All of the hope and confidence Simeon had held for years, he projected onto this tiny infant. Simeon, who had lived on his hope in God, believed that in this new generation represented in the infant Jesus, the hope to which he had clung would become a reality for all people. There had been people before Simeon who had similar feelings and who had tied their hopes to other infants, but their hopes had not come to fruition. Because Simeon's hopes came to pass, his words were remembered, told, retold, and eventually written down, and passed on from generation to generation.
Although there is great personal meaning in Simeon's blessing, the universal application must not be obscured. We want to leave the Christmas story as a child's story. We prefer to be sentimental about the birth of Jesus. There isn't much threatening or challenging about an infant just to look at him or hold him. But consider relating to and dealing with that infant every day. Such an experience is challenging and threatening. We want to stop the Christmas story with, "The shepherds went back, singing praises to God for all they had heard and seen; it had been just at the angel had told them." That is the beginning, not the ending, of the Christmas story. Simeon will not let us stop there.
Simeon saw in the infant Jesus what he and many like him had hoped for for generations. He hoped what he hoped would become reality during the lifetime of this infant. What Simeon said of this infant had been said of many infants, but when the life of Jesus took the shape and direction that it did, then Simeon's words in reflection and retrospect became powerful and essential to Luke's biography of Jesus.
Simeon did not permit his celebration to become sugar‑coated sentimentality. If this infant were to become the "Deliverer," Simeon knew what fate would befall him and the result for his parents would be pain‑stabbing, broken hearts. As Simeon looked into the faces of the parents of this baby on whom he pinned his hope, he saw the agony which a deliverer and those who cared for him would experience. Simeon would rather have bitten off his tongue than to have said what he did about sorrow, but in that holy place he felt he had no choice. Then he handed the infant back to Mary and departed in something less than the perfect peace he had dreamed of all the long years of his waiting.

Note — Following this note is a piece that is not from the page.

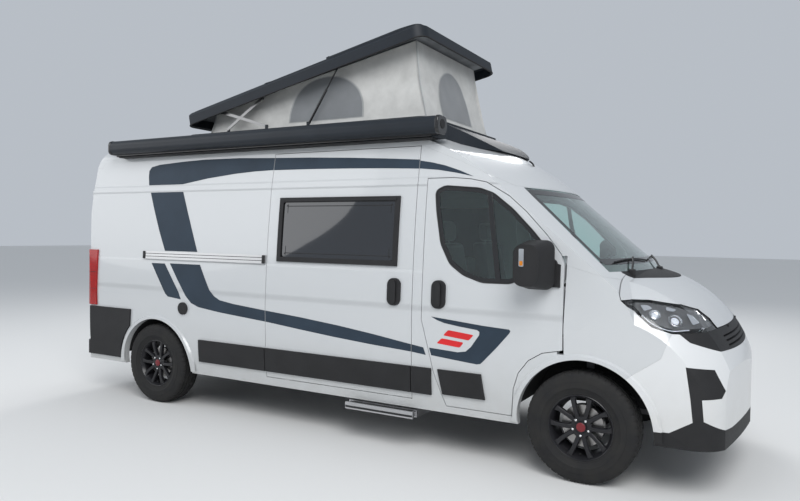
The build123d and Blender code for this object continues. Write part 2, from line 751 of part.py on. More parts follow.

Luke combined for us the celebration of the gift of life coming in the form of an infant, the gratitude that his parents expressed for this gift through the rites and ceremonies of their covenant community, and the waiting of a man anticipating the greatness of a child. No doubt Simeon's words were remembered and their significance highlighted by the followers of Christ as they grieved his death and recalled events in his live. Perhaps it was Mary who told Luke about Simeon. Then Luke with his skill and perceptiveness artfully wove together the personal meaning and universal application of Simeon's experience and response. Pervasive in Simeon's confidence, celebration, and concern is his supportive role as servant of hope.
All of this and much more is wrapped up in a name, the name Jesus which means God is salvation or God is deliverer. To call his name is to acknowledge that both life and salvation are gifts. They are gifts from God offered to you and me. We are free to receive or reject these gifts and whatever our responses are, our lives will be forever altered by either our reception or our rejection of God's gifts of life and deliverance.